YOUR OBJECTIVE:
Reproduce all the entries precisely.

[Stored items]
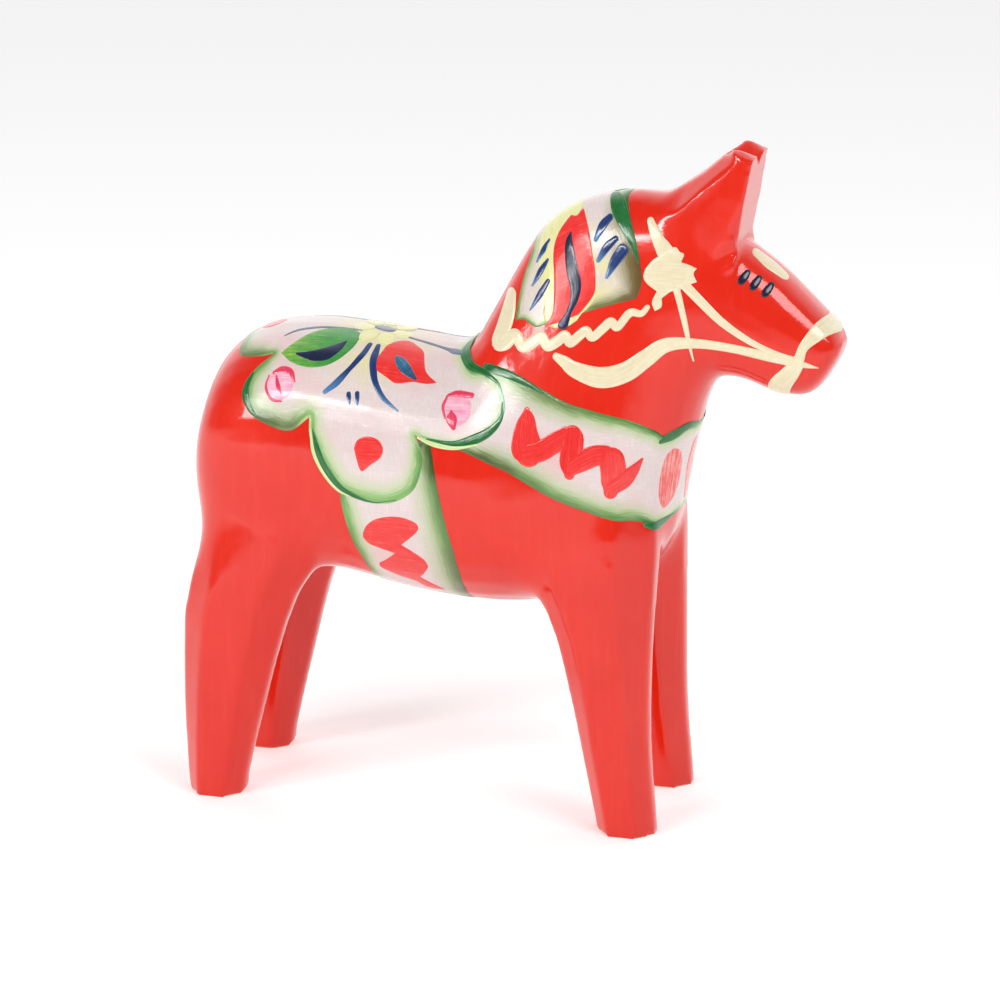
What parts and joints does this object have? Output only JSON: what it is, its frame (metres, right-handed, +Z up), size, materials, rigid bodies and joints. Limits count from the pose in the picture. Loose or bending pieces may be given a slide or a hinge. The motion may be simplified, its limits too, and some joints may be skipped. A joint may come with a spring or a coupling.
{
  "type": "painted wooden horse figurine",
  "caption": "Whittled wooden horse standing on four blunt legs, painted glossy red with a folk-painted saddle, collar, girth, mane and bridle.",
  "frame": {"origin": "centre of the bounding box's footprint, on the plane that the four soles stand on", "axes": "+X forward towards the nose, +Y towards the horse's own left, +Z up"},
  "size_m": [0.1244, 0.0412, 0.1293],
  "materials": {
    "red_lacquered_pine": "opaque vermilion paint on whittled pine under clear gloss varnish",
    "ground_paint": "blush-white oil paint with rippled green shading at the edges, under clear gloss varnish",
    "stroke_paint": "thick cream brush strokes under clear gloss varnish",
    "eye_paint": "navy brush dabs under clear gloss varnish"
  },
  "bodies": {
    "root": {"carved_body": "red_lacquered_pine", "saddle_blanket": "ground_paint", "girth_band": "ground_paint", "breast_collar": "ground_paint", "mane_panel": "ground_paint", "noseband": "stroke_paint", "forehead_blaze": "stroke_paint", "mane_zigzag_right": "stroke_paint", "rein_right": "stroke_paint", "headstall_right": "stroke_paint", "eye_mark_right_1": "eye_paint", "eye_mark_right_2": "eye_paint", "eye_mark_right_3": "eye_paint", "mane_zigzag_left": "stroke_paint", "rein_left": "stroke_paint", "headstall_left": "stroke_paint", "eye_mark_left_1": "eye_paint", "eye_mark_left_2": "eye_paint", "eye_mark_left_3": "eye_paint"}
  },
  "joints": []
}
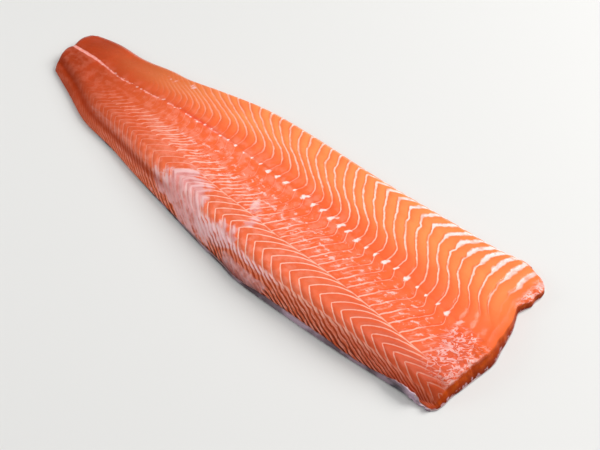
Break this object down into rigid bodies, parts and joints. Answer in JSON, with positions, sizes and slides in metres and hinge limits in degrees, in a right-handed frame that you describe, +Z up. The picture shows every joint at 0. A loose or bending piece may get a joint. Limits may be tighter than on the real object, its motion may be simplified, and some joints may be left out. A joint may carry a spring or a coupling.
{
  "type": "raw salmon fillet",
  "caption": "Whole raw side of salmon, boned and trimmed, lying skin side down: flaky orange flesh with white fat lines over a thin silvery skin.",
  "frame": {"origin": "centre of the rectangle round the fillet, at the level of the surface it lies on", "axes": "+X along the fillet from the tail to the head end, +Y across it from the back to the belly, +Z up out of the cut flesh"},
  "size_m": [0.6248, 0.211, 0.0297],
  "materials": {
    "flesh": "wet, orange with pale fat lines",
    "skin": "wet, silvery grey with fine scales"
  },
  "bodies": {
    "root": {"flesh": "flesh", "skin": "skin"}
  },
  "joints": []
}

ANSWER TO THE TASK:
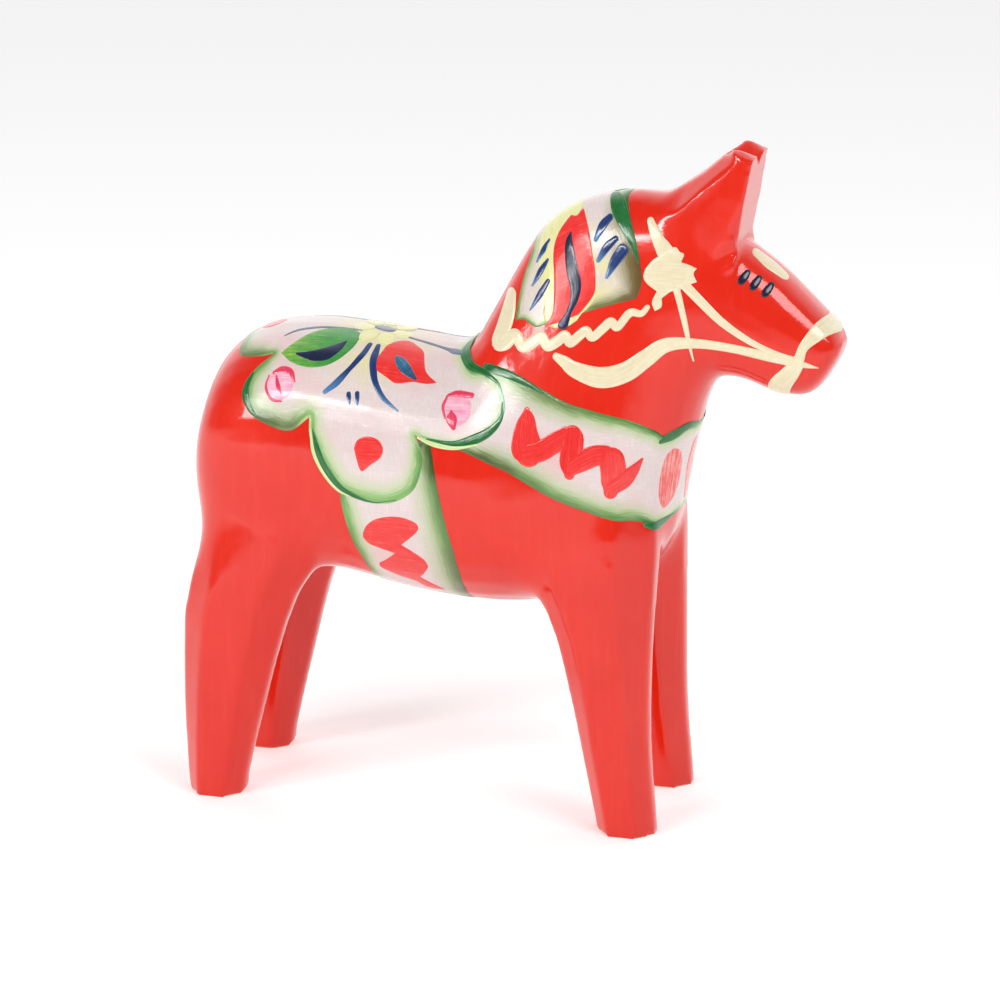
What parts and joints does this object have? Output only JSON: what it is, its frame (metres, right-handed, +Z up), size, materials, rigid bodies and joints. Limits count from the pose in the picture. Loose or bending pieces may be given a slide or a hinge. The motion may be simplified, its limits too, and some joints may be skipped. A joint may come with a spring or a coupling.
{
  "type": "painted wooden horse figurine",
  "caption": "Whittled wooden horse standing on four blunt legs, painted glossy red with a folk-painted saddle, collar, girth, mane and bridle.",
  "frame": {"origin": "centre of the bounding box's footprint, on the plane that the four soles stand on", "axes": "+X forward towards the nose, +Y towards the horse's own left, +Z up"},
  "size_m": [0.1244, 0.0412, 0.1293],
  "materials": {
    "red_lacquered_pine": "opaque vermilion paint on whittled pine under clear gloss varnish",
    "ground_paint": "blush-white oil paint with rippled green shading at the edges, under clear gloss varnish",
    "stroke_paint": "thick cream brush strokes under clear gloss varnish",
    "eye_paint": "navy brush dabs under clear gloss varnish"
  },
  "bodies": {
    "root": {"carved_body": "red_lacquered_pine", "saddle_blanket": "ground_paint", "girth_band": "ground_paint", "breast_collar": "ground_paint", "mane_panel": "ground_paint", "noseband": "stroke_paint", "forehead_blaze": "stroke_paint", "mane_zigzag_right": "stroke_paint", "rein_right": "stroke_paint", "headstall_right": "stroke_paint", "eye_mark_right_1": "eye_paint", "eye_mark_right_2": "eye_paint", "eye_mark_right_3": "eye_paint", "mane_zigzag_left": "stroke_paint", "rein_left": "stroke_paint", "headstall_left": "stroke_paint", "eye_mark_left_1": "eye_paint", "eye_mark_left_2": "eye_paint", "eye_mark_left_3": "eye_paint"}
  },
  "joints": []
}
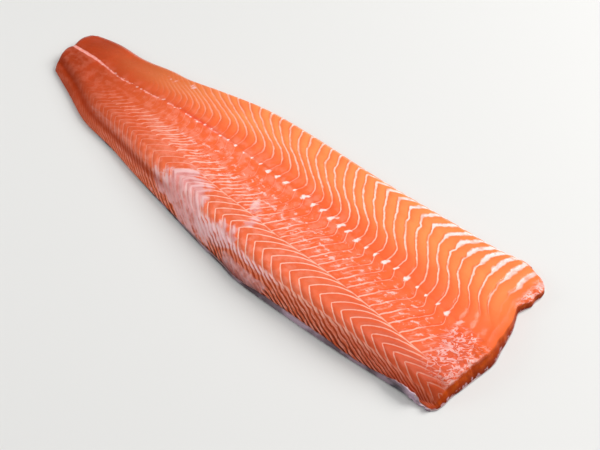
Break this object down into rigid bodies, parts and joints. Answer in JSON, with positions, sizes and slides in metres and hinge limits in degrees, in a right-handed frame that you describe, +Z up. The picture shows every joint at 0. A loose or bending piece may get a joint. Limits may be tighter than on the real object, its motion may be simplified, and some joints may be left out. A joint may carry a spring or a coupling.
{
  "type": "raw salmon fillet",
  "caption": "Whole raw side of salmon, boned and trimmed, lying skin side down: flaky orange flesh with white fat lines over a thin silvery skin.",
  "frame": {"origin": "centre of the rectangle round the fillet, at the level of the surface it lies on", "axes": "+X along the fillet from the tail to the head end, +Y across it from the back to the belly, +Z up out of the cut flesh"},
  "size_m": [0.6248, 0.211, 0.0297],
  "materials": {
    "flesh": "wet, orange with pale fat lines",
    "skin": "wet, silvery grey with fine scales"
  },
  "bodies": {
    "root": {"flesh": "flesh", "skin": "skin"}
  },
  "joints": []
}